--- begin ---

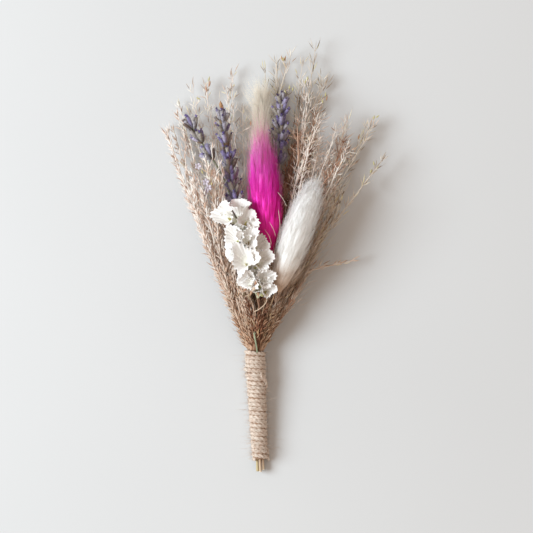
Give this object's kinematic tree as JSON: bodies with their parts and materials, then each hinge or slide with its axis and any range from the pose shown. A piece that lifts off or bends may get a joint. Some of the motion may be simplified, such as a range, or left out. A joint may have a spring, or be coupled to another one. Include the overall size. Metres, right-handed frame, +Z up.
{
  "type": "boutonniere",
  "caption": "Dried-flower boutonniere lying flat: hare's-tail heads, lavender, white statice and wispy grasses, with their stems bound in a sleeve of wound jute twine.",
  "frame": {"origin": "on the flat spot under the twine binding where it rests, below the middle of the handle", "axes": "+Y from the cut stems towards the flowers, +Z up from the surface that it lies on, +X to the right as the flowers are seen from above"},
  "size_m": [0.0996, 0.1898, 0.0331],
  "materials": {
    "twine": "dry, fibrous two-ply jute",
    "straw": "dry straw, matt with a slight sheen on the stalks",
    "stem": "dry stem, satin",
    "lavender": "dry, ribbed and finely downy",
    "statice_white": "papery, pleated, slightly translucent",
    "statice_green": "dry green stem, matt",
    "pink_tail": "fine dyed hairs, silky",
    "white_tail": "fine bleached hairs, silky",
    "cream_tail": "fine natural hairs, silky"
  },
  "bodies": {
    "root": {"twine_binding": "twine", "pink_tail_head": "pink_tail", "pink_tail_stem": "stem", "white_tail_head": "white_tail", "white_tail_stem": "stem", "cream_tail_head": "cream_tail", "cream_tail_stem": "stem", "lavender_left": "lavender", "lavender_middle": "lavender", "lavender_right": "lavender", "statice_head": "statice_white", "statice_stem": "statice_green", "grass_left_edge": "straw", "grass_left_low": "straw", "grass_left_front": "straw", "grass_left_tall": "straw", "grass_left_inner": "straw", "grass_back_left": "straw", "grass_back_right": "straw", "grass_tall": "straw", "grass_right_high": "straw", "grass_right_edge": "straw", "grass_plume_right": "straw", "grass_plume_middle": "straw"}
  },
  "joints": []
}
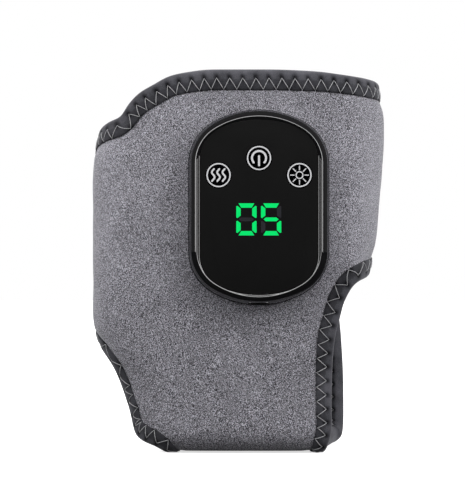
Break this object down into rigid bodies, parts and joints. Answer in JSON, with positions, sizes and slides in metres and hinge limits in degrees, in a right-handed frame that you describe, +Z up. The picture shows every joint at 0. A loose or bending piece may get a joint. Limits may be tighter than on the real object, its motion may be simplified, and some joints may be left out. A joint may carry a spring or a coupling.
{
  "type": "heated foot and ankle massager",
  "caption": "Padded cloth ankle wrap with open heel and toes, side-closing hook-and-loop flaps, and a black controller with a numeric display and round keys.",
  "frame": {"origin": "on the surface the wrap stands on, under the middle of its overall box", "axes": "+Z up the leg, +X towards the toes, +Y towards the side where the flaps close; the controller faces -Y"},
  "size_m": [0.1384, 0.0961, 0.1783],
  "materials": {
    "grey_velour": "brushed velour with a short nap",
    "grey_binding": "smooth stretch tape, matt",
    "dark_lining": "soft knit, matt",
    "white_foam": "open foam",
    "heating_film": "satin film",
    "hook_tape": "dense hooks",
    "black_gloss": "high gloss",
    "black_lens": "smoked gloss",
    "dark_matte": "fine matt texture",
    "green_board": "satin laminate",
    "silver_foil": "foil pouch",
    "steel": "plain metal",
    "red_wire": "smooth sleeve"
  },
  "bodies": {
    "wrap": {"main_panel_cover": "grey_velour", "rear_wing_cover": "grey_velour", "main_panel_foam": "white_foam", "rear_wing_foam": "white_foam", "main_panel_lining": "dark_lining", "rear_wing_lining": "dark_lining", "heating_film": "heating_film", "heel_binding": "grey_binding", "toe_binding": "grey_binding", "shoulder_binding": "grey_binding", "tongue_binding": "grey_binding", "rear_wing_binding": "grey_binding", "base_housing": "dark_matte", "backing_plate": "dark_matte", "led_display": "dark_matte", "heat_switch": "dark_matte", "power_switch": "dark_matte", "light_switch": "dark_matte", "bezel": "black_gloss", "display_lens": "black_lens", "circuit_board": "green_board", "battery": "silver_foil", "charging_socket": "steel", "left_motor": "steel", "right_motor": "steel", "plate_screw_1": "steel", "plate_screw_2": "steel", "plate_screw_3": "steel", "plate_screw_4": "steel", "board_screw_1": "steel", "board_screw_2": "steel", "board_screw_3": "steel", "board_screw_4": "steel", "heater_lead": "red_wire"},
    "collar_flap": {"collar_flap_cover": "grey_velour", "collar_flap_foam": "white_foam", "collar_flap_lining": "dark_lining", "collar_flap_binding": "grey_binding", "collar_hook_patch": "hook_tape"},
    "foot_flap": {"foot_flap_cover": "grey_velour", "foot_flap_foam": "white_foam", "foot_flap_lining": "dark_lining", "foot_flap_binding": "grey_binding", "foot_hook_patch": "hook_tape"},
    "heat_key": {"heat_key": "black_gloss"},
    "power_key": {"power_key": "black_gloss"},
    "light_key": {"light_key": "black_gloss"},
    "left_motor_weight": {"left_motor_weight": "steel"},
    "right_motor_weight": {"right_motor_weight": "steel"}
  },
  "joints": [
    {"name": "collar_flap_hinge", "type": "hinge", "parent": "wrap", "child": "collar_flap", "pos_m": [0.07025, 0.00725, 0.13], "axis": [0, 0, -1], "range_deg": [0, 100]},
    {"name": "foot_flap_hinge", "type": "hinge", "parent": "wrap", "child": "foot_flap", "pos_m": [0, 0.04825, 0.0113], "axis": [-1, 0, 0], "range_deg": [0, 90]},
    {"name": "heat_key_press", "type": "slide", "parent": "wrap", "child": "heat_key", "axis": [0, 1, 0], "range_m": [0, 0.0005], "stiffness_N_per_m": 1000},
    {"name": "power_key_press", "type": "slide", "parent": "wrap", "child": "power_key", "axis": [0, 1, 0], "range_m": [0, 0.0005], "stiffness_N_per_m": 1000},
    {"name": "light_key_press", "type": "slide", "parent": "wrap", "child": "light_key", "axis": [0, 1, 0], "range_m": [0, 0.0005], "stiffness_N_per_m": 1000},
    {"name": "left_motor_spin", "type": "hinge", "parent": "wrap", "child": "left_motor_weight", "pos_m": [-0.0091, -0.03845, 0.0824], "axis": [1, 0, 0], "continuous": true},
    {"name": "right_motor_spin", "type": "hinge", "parent": "wrap", "child": "right_motor_weight", "pos_m": [0.0275, -0.03845, 0.0824], "axis": [1, 0, 0], "continuous": true}
  ]
}
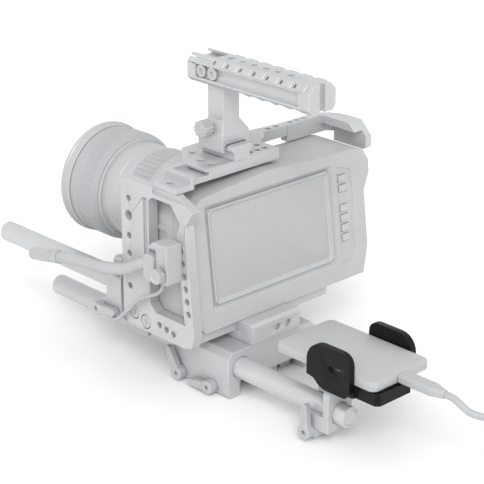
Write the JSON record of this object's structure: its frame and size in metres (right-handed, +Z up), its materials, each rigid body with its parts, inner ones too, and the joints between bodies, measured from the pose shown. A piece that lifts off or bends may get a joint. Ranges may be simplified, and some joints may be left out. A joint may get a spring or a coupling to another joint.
{
  "type": "cinema camera rig",
  "caption": "Compact cinema camera with zoom lens in a cage on a 15 mm rod baseplate, with top handle, rod clamps, drive holder and cables.",
  "frame": {"origin": "centre of the support pad under the baseplate, below the lens axis", "axes": "+Z up, +Y towards the subject along the lens axis, +X towards the hand grip"},
  "size_m": [0.2131, 0.4836, 0.223],
  "materials": {
    "camera_shell": "fine matte grey moulding",
    "cage_metal": "satin bead-blasted grey",
    "lever_metal": "satin grey",
    "rod_metal": "satin anodised",
    "steel": "satin steel",
    "lens_shell": "satin grey",
    "ring_rubber": "matte ribbed rubber",
    "button_rubber": "matte",
    "black_metal": "satin black",
    "dark_plastic": "matte",
    "screen_glass": "switched-off screen behind glass",
    "lens_glass": "coated glass",
    "circuit_board": "green solder mask",
    "cable_jacket": "matte cable jacket"
  },
  "bodies": {
    "rig": {"camera_front_shell": "camera_shell", "camera_rear_cover": "camera_shell", "cable_clamp": "camera_shell", "cage_left_plate": "cage_metal", "cage_bottom_plate": "cage_metal", "cage_top_plate": "cage_metal", "cage_grip_loop": "cage_metal", "nato_rail": "cage_metal", "baseplate": "cage_metal", "quick_release_plate": "cage_metal", "front_clamp": "cage_metal", "near_rod": "rod_metal", "side_rod": "rod_metal", "cage_screw_front": "steel", "cage_screw_rear": "steel", "lens_mount": "steel", "heat_sink": "steel", "video_connector": "steel", "lens_barrel": "lens_shell", "battery_pack": "dark_plastic", "display_glass": "screen_glass", "front_lens": "lens_glass", "main_board": "circuit_board", "image_sensor": "circuit_board", "video_cable": "cable_jacket", "video_plug": "cable_jacket", "thin_lead": "cable_jacket"},
    "zoom_ring": {"zoom_ring": "ring_rubber"},
    "focus_ring": {"focus_ring": "ring_rubber"},
    "base_lever_front": {"base_lever_front": "lever_metal"},
    "base_lever_rear": {"base_lever_rear": "lever_metal"},
    "base_lever_far": {"base_lever_far": "lever_metal"},
    "front_clamp_lever": {"front_clamp_lever": "lever_metal"},
    "drive_holder": {"drive_carriage": "cage_metal", "drive_tray": "black_metal", "drive": "camera_shell", "drive_plug": "cable_jacket", "drive_cable": "cable_jacket", "drive_cable_coil": "cable_jacket"},
    "drive_clamp_lever": {"drive_clamp_lever": "lever_metal"},
    "drive_sliding_jaw": {"drive_sliding_jaw": "black_metal"},
    "top_handle": {"handle_post": "cage_metal", "handle_bar": "cage_metal", "handle_screw_front": "steel", "handle_screw_rear": "steel"},
    "handle_knob": {"handle_knob": "steel"},
    "clamp_knob": {"clamp_knob": "steel"},
    "side_clamp_knob": {"side_clamp_knob": "steel"},
    "battery_door": {"battery_door": "camera_shell"},
    "card_door": {"card_door": "camera_shell"},
    "record_button": {"record_button": "dark_plastic"},
    "front_dial": {"front_dial": "button_rubber"},
    "zoom_button": {"zoom_button": "button_rubber"},
    "focus_button": {"focus_button": "button_rubber"},
    "iris_button": {"iris_button": "button_rubber"},
    "menu_button": {"menu_button": "button_rubber"},
    "frame_rate_button": {"frame_rate_button": "button_rubber"},
    "play_button": {"play_button": "button_rubber"},
    "fan_rotor": {"fan_rotor": "dark_plastic"},
    "far_rod": {"far_rod": "rod_metal"}
  },
  "joints": [
    {"name": "zoom_ring_turn", "type": "hinge", "parent": "rig", "child": "zoom_ring", "pos_m": [0, 0.0693, 0.106], "axis": [0, 1, 0], "range_deg": [-40, 50]},
    {"name": "focus_ring_turn", "type": "hinge", "parent": "rig", "child": "focus_ring", "pos_m": [0, 0.1143, 0.106], "axis": [0, 1, 0], "range_deg": [-120, 120]},
    {"name": "base_lever_front_turn", "type": "hinge", "parent": "rig", "child": "base_lever_front", "pos_m": [-0.0418, 0.021, 0.0056], "axis": [1, 0, 0], "range_deg": [-50, 45]},
    {"name": "base_lever_rear_turn", "type": "hinge", "parent": "rig", "child": "base_lever_rear", "pos_m": [-0.0418, -0.01, 0.0056], "axis": [1, 0, 0], "range_deg": [0, 95]},
    {"name": "base_lever_far_turn", "type": "hinge", "parent": "rig", "child": "base_lever_far", "pos_m": [0.0418, 0.021, 0.0056], "axis": [1, 0, 0], "range_deg": [-50, 45]},
    {"name": "front_clamp_lever_turn", "type": "hinge", "parent": "rig", "child": "front_clamp_lever", "pos_m": [-0.0633, 0.0805, 0.0422], "axis": [1, 0, 0], "range_deg": [-80, 0]},
    {"name": "drive_holder_slide", "type": "slide", "parent": "rig", "child": "drive_holder", "axis": [0, 1, 0], "range_m": [-0.008, 0.03]},
    {"name": "drive_clamp_lever_turn", "type": "hinge", "parent": "drive_holder", "child": "drive_clamp_lever", "pos_m": [-0.0417, -0.102, 0.007], "axis": [1, 0, 0], "range_deg": [0, 95]},
    {"name": "drive_jaw_slide", "type": "slide", "parent": "drive_holder", "child": "drive_sliding_jaw", "axis": [1, 0, 0], "range_m": [0, 0.008]},
    {"name": "top_handle_slide", "type": "slide", "parent": "rig", "child": "top_handle", "axis": [0, 1, 0], "range_m": [-0.005, 0.002]},
    {"name": "handle_knob_turn", "type": "hinge", "parent": "top_handle", "child": "handle_knob", "pos_m": [-0.0126, 0.024, 0.1758], "axis": [1, 0, 0], "continuous": true},
    {"name": "side_clamp_knob_turn", "type": "hinge", "parent": "rig", "child": "side_clamp_knob", "pos_m": [-0.0595, 0.0631, 0.0716], "axis": [0, 0, 1], "continuous": true},
    {"name": "clamp_knob_turn", "type": "hinge", "parent": "rig", "child": "clamp_knob", "pos_m": [-0.0803, -0.0034, 0.0965], "axis": [1, 0, 0], "continuous": true},
    {"name": "battery_door_hinge", "type": "hinge", "parent": "rig", "child": "battery_door", "pos_m": [0.1014, 0.018, 0.0469], "axis": [0, -1, 0], "range_deg": [0, 105]},
    {"name": "card_door_hinge", "type": "hinge", "parent": "rig", "child": "card_door", "pos_m": [0.1094, 0.0434, 0.071], "axis": [0, 0, 1], "range_deg": [0, 100]},
    {"name": "record_button_press", "type": "slide", "parent": "rig", "child": "record_button", "axis": [0, -0.5836, -0.812], "range_m": [0, 0.001], "stiffness_N_per_m": 400},
    {"name": "front_dial_turn", "type": "hinge", "parent": "rig", "child": "front_dial", "pos_m": [0.097, 0.06242, 0.11949], "axis": [1, 0, 0], "continuous": true},
    {"name": "zoom_button_press", "type": "slide", "parent": "rig", "child": "zoom_button", "axis": [0, 0.9921, -0.1253], "range_m": [0, 0.0008], "stiffness_N_per_m": 400},
    {"name": "focus_button_press", "type": "slide", "parent": "rig", "child": "focus_button", "axis": [0, 0.9921, -0.1253], "range_m": [0, 0.0008], "stiffness_N_per_m": 400},
    {"name": "iris_button_press", "type": "slide", "parent": "rig", "child": "iris_button", "axis": [0, 0.9921, -0.1253], "range_m": [0, 0.0008], "stiffness_N_per_m": 400},
    {"name": "menu_button_press", "type": "slide", "parent": "rig", "child": "menu_button", "axis": [0, 0.9921, -0.1253], "range_m": [0, 0.0008], "stiffness_N_per_m": 400},
    {"name": "frame_rate_button_press", "type": "slide", "parent": "rig", "child": "frame_rate_button", "axis": [0, 0.9921, -0.1253], "range_m": [0, 0.0008], "stiffness_N_per_m": 400},
    {"name": "play_button_press", "type": "slide", "parent": "rig", "child": "play_button", "axis": [0, 0.9921, -0.1253], "range_m": [0, 0.0008], "stiffness_N_per_m": 400},
    {"name": "fan_spin", "type": "hinge", "parent": "rig", "child": "fan_rotor", "pos_m": [-0.04, 0.0169, 0.079], "axis": [0, 1, 0], "continuous": true},
    {"name": "far_rod_slide", "type": "slide", "parent": "rig", "child": "far_rod", "axis": [0, 1, 0], "range_m": [-0.02, 0.02]}
  ]
}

--- end ---

• **JOB**
Copy out all lines above that include the string "JSON".

• **SOLUTION TO THE EXERCISE**
Give this object's kinematic tree as JSON: bodies with their parts and materials, then each hinge or slide with its axis and any range from the pose shown. A piece that lifts off or bends may get a joint. Some of the motion may be simplified, such as a range, or left out. A joint may have a spring, or be coupled to another one. Include the overall size. Metres, right-handed frame, +Z up.
Break this object down into rigid bodies, parts and joints. Answer in JSON, with positions, sizes and slides in metres and hinge limits in degrees, in a right-handed frame that you describe, +Z up. The picture shows every joint at 0. A loose or bending piece may get a joint. Limits may be tighter than on the real object, its motion may be simplified, and some joints may be left out. A joint may carry a spring or a coupling.
Write the JSON record of this object's structure: its frame and size in metres (right-handed, +Z up), its materials, each rigid body with its parts, inner ones too, and the joints between bodies, measured from the pose shown. A piece that lifts off or bends may get a joint. Ranges may be simplified, and some joints may be left out. A joint may get a spring or a coupling to another joint.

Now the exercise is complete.